Direction:
Copy every line of the data in which the word "return" occurs.

Saved entries:
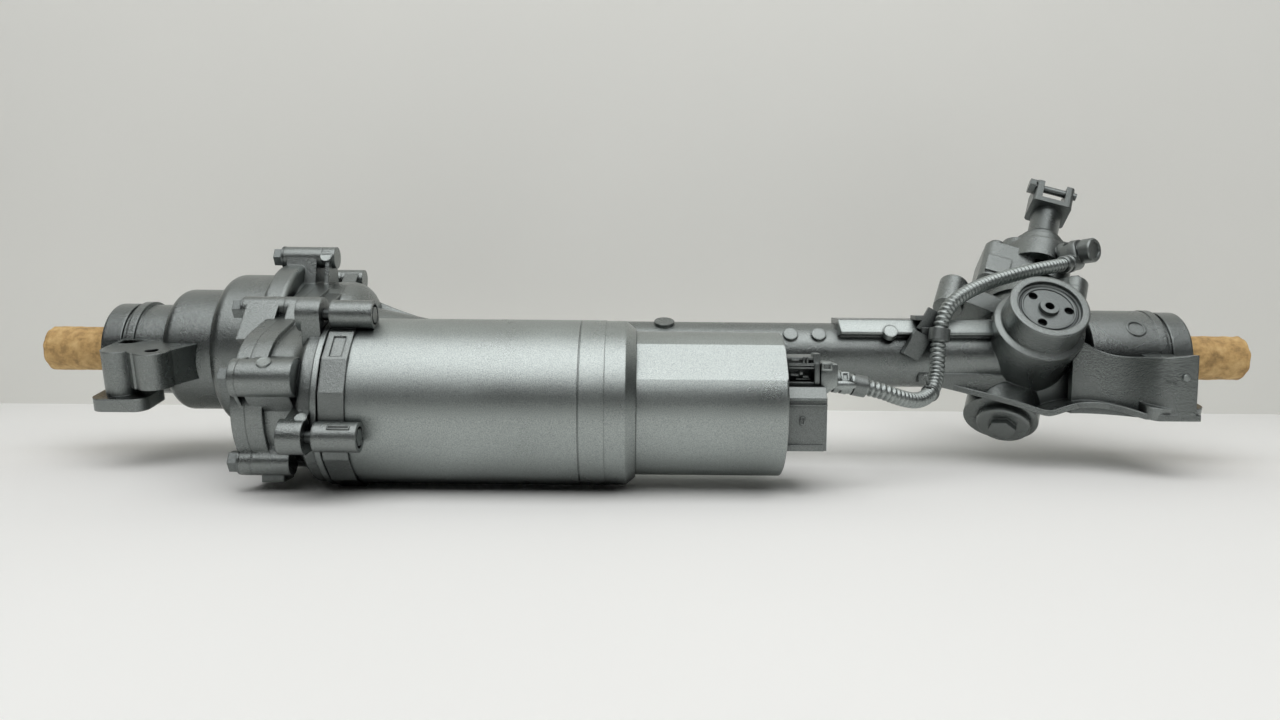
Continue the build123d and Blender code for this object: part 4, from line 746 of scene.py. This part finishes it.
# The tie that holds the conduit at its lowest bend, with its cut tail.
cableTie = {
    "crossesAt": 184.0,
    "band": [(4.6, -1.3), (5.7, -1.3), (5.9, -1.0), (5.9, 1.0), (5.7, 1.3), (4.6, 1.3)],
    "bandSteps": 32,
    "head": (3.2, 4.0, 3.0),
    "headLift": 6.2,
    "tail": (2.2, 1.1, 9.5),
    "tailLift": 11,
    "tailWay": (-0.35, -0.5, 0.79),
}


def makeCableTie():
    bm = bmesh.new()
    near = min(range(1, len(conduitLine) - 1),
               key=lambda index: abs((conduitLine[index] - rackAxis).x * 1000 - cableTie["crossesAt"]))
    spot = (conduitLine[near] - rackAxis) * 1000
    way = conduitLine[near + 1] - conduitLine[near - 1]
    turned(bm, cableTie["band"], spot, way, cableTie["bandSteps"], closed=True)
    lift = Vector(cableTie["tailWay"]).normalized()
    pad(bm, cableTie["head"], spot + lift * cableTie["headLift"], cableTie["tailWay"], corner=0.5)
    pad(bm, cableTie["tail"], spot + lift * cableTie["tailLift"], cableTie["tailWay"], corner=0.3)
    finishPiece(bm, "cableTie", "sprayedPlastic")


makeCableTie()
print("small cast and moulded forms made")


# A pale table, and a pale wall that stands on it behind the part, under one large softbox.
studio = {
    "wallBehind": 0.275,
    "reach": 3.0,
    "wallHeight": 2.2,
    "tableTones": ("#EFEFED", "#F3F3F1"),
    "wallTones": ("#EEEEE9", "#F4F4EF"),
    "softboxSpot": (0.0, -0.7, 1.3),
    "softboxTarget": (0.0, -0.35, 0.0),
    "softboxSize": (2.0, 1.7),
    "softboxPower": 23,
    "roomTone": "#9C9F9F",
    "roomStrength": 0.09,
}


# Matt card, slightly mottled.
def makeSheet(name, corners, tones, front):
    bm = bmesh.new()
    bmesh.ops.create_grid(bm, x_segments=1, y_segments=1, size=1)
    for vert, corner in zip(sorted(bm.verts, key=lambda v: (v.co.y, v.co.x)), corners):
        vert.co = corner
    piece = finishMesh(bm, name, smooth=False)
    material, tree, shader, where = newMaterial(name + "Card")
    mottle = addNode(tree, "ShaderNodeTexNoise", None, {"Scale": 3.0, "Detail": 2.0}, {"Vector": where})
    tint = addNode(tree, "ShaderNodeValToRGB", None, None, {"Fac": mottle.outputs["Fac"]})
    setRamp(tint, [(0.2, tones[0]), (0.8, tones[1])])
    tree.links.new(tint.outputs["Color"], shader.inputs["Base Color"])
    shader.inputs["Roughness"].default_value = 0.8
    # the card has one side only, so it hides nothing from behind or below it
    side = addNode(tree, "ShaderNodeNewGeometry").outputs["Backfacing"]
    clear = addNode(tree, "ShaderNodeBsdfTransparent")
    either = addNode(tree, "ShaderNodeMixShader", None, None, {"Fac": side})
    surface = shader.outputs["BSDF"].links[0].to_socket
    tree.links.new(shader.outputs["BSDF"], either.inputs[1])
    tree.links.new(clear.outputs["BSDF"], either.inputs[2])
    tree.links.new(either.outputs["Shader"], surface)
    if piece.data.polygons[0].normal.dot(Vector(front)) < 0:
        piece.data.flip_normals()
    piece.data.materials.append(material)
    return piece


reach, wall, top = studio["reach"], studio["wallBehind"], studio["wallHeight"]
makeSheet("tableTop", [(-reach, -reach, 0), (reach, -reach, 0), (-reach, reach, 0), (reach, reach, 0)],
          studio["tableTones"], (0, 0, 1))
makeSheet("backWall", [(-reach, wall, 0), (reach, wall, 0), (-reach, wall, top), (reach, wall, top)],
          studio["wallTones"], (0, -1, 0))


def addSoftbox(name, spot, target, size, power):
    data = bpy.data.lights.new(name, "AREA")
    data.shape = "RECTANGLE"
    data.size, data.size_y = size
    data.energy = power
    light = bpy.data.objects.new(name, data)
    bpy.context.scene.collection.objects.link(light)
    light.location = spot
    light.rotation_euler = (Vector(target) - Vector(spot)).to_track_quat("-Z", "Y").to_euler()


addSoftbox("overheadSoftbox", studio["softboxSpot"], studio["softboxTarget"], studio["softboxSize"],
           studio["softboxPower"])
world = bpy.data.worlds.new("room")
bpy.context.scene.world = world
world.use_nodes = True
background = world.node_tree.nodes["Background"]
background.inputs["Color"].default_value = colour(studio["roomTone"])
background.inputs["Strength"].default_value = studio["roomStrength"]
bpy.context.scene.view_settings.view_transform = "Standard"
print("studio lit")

* * *

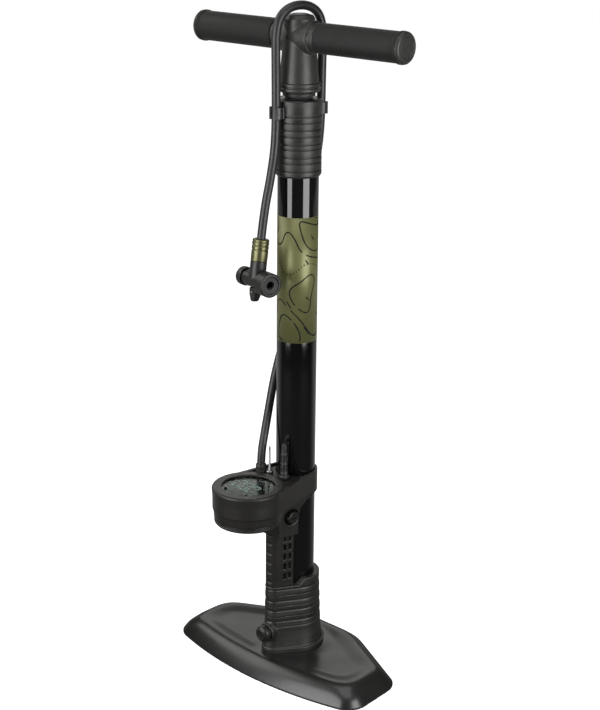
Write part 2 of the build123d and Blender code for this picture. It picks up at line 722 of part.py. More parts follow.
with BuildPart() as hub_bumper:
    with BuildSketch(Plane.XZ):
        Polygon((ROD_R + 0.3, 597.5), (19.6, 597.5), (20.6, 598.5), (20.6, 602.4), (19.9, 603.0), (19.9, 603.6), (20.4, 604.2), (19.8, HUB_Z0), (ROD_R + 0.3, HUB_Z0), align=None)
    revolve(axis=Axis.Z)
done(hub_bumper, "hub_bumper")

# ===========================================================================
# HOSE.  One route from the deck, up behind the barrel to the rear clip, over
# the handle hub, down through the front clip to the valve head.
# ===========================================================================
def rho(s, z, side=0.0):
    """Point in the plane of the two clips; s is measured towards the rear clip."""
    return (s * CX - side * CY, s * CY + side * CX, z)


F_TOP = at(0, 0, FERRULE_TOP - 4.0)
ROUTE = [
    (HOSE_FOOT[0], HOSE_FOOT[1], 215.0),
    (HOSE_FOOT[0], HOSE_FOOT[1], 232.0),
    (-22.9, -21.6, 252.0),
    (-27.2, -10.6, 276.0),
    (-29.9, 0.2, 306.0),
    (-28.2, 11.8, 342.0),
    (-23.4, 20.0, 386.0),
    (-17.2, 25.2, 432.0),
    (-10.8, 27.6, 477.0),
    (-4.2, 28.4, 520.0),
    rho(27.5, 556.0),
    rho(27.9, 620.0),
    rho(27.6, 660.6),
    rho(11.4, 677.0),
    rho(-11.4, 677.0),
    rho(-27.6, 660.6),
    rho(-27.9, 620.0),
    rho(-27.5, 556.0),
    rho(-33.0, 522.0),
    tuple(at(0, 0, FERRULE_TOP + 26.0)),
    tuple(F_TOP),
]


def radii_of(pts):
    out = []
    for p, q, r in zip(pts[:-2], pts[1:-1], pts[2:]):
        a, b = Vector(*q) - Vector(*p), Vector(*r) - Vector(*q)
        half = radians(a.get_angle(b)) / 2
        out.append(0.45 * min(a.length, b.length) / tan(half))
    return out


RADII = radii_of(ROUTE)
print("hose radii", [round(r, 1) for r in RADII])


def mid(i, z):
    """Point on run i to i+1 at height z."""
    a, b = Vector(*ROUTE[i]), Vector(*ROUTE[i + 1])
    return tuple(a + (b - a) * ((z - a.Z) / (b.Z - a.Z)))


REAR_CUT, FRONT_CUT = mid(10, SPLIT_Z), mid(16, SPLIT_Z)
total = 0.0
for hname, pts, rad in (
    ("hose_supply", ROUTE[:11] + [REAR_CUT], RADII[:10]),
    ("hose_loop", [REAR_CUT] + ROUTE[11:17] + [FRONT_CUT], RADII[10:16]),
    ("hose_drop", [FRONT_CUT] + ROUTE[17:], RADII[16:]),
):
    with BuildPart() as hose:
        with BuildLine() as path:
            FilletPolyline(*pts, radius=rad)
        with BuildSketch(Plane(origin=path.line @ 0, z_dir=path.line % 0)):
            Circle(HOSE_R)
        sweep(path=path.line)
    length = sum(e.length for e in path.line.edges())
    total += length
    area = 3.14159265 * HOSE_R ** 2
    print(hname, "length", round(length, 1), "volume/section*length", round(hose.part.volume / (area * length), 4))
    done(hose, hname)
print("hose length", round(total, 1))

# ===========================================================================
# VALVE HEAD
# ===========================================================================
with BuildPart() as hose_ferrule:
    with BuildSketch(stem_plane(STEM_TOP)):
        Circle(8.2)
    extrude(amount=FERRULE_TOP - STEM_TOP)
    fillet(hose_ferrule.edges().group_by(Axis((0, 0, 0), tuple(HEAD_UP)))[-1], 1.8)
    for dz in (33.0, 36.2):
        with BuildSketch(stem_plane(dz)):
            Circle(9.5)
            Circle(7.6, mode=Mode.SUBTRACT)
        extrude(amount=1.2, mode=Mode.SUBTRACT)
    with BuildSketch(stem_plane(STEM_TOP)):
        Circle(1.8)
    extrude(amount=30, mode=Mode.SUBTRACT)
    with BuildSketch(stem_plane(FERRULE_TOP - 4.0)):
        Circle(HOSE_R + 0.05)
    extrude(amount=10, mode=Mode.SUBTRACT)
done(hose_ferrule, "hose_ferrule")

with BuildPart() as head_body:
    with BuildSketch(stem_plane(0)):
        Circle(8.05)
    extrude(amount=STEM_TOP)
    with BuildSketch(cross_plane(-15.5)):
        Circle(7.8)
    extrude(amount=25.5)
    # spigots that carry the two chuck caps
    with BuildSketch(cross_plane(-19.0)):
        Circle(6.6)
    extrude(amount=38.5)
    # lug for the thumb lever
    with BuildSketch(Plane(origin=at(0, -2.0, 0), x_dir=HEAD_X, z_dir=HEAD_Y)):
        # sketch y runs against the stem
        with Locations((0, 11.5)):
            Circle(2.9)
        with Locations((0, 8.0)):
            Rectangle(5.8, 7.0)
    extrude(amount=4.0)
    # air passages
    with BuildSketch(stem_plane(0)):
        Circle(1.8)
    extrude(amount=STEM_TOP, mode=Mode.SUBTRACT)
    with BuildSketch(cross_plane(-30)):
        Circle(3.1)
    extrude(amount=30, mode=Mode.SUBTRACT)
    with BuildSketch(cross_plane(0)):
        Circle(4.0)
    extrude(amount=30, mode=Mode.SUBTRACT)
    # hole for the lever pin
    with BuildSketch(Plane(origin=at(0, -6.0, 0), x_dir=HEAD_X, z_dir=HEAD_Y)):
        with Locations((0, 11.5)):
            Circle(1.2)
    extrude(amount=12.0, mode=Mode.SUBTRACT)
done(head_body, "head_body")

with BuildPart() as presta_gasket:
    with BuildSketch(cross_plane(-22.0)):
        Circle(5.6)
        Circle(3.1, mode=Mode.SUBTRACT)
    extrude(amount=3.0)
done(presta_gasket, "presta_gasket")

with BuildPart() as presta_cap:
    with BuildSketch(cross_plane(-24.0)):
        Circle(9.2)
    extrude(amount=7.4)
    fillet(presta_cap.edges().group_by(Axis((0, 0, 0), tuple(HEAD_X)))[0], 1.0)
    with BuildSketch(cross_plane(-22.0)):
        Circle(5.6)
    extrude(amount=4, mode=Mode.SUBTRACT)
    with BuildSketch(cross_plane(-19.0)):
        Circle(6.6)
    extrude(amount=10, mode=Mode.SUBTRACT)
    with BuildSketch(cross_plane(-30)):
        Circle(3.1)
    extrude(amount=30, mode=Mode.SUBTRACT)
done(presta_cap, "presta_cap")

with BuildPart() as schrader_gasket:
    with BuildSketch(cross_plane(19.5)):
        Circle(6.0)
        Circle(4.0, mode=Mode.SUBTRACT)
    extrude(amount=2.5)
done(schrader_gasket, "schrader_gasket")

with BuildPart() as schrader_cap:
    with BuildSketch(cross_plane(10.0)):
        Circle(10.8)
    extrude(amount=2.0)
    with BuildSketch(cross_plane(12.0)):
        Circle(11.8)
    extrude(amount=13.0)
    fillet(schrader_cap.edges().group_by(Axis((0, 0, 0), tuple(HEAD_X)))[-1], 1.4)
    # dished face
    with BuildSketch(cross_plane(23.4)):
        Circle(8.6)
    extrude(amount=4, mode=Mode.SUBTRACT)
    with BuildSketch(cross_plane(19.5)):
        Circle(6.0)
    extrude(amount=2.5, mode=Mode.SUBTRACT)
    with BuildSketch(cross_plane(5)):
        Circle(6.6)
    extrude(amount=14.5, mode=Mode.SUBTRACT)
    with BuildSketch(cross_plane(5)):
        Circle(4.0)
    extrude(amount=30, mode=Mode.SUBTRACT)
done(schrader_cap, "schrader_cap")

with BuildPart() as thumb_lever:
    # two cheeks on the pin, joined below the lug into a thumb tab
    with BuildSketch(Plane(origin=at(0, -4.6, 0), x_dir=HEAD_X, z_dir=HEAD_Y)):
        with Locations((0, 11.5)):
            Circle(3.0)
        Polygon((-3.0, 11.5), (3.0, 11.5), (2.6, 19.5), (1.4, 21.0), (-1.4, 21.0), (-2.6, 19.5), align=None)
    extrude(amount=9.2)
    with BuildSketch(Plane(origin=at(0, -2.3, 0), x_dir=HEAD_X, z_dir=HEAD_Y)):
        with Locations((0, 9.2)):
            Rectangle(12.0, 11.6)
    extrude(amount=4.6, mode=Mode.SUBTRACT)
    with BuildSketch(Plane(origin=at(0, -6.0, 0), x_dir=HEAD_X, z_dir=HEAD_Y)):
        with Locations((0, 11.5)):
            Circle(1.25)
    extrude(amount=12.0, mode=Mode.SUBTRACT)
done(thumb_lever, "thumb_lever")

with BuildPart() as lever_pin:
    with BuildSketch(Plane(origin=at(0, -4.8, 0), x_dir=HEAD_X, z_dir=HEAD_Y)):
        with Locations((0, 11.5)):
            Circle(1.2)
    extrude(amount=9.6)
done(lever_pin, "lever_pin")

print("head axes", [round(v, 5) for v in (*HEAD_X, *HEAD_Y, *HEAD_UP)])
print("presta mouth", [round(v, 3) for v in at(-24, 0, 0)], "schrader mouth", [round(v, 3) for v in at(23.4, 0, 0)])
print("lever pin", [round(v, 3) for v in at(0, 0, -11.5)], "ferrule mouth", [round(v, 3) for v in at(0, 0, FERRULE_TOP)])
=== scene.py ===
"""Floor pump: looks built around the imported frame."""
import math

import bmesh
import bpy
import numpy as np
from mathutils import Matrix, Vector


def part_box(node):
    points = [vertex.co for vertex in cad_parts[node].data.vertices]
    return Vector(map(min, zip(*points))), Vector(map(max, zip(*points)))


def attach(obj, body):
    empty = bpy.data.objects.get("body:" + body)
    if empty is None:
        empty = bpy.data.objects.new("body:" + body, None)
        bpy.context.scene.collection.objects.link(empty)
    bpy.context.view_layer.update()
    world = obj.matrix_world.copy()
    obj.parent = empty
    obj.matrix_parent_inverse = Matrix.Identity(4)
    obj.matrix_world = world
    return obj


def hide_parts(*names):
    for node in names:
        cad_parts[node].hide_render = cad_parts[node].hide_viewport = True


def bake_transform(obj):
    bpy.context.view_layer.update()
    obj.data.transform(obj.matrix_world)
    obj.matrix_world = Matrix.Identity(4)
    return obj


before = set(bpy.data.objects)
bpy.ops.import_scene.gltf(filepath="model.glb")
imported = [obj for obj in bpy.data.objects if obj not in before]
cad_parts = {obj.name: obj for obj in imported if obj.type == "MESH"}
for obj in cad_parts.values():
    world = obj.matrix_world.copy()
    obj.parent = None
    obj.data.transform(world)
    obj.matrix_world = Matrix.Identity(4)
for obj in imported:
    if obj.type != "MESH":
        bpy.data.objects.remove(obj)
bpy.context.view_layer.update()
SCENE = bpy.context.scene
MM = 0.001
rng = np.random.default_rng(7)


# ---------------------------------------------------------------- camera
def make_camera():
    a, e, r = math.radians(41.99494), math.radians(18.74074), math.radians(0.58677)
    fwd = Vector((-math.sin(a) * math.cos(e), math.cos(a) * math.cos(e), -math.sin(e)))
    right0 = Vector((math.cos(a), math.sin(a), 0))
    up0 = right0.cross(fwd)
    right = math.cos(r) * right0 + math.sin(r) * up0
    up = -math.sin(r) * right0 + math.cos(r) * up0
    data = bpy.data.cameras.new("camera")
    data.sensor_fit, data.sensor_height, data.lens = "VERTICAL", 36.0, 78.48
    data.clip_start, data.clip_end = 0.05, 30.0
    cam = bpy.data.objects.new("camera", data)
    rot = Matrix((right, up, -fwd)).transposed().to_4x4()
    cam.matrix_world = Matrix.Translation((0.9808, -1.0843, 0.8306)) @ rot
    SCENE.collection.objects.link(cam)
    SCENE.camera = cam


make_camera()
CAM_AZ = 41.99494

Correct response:
    return piece
    return (s * CX - side * CY, s * CY + side * CX, z)
    return out
    return tuple(a + (b - a) * ((z - a.Z) / (b.Z - a.Z)))
    return Vector(map(min, zip(*points))), Vector(map(max, zip(*points)))
    return obj
    return obj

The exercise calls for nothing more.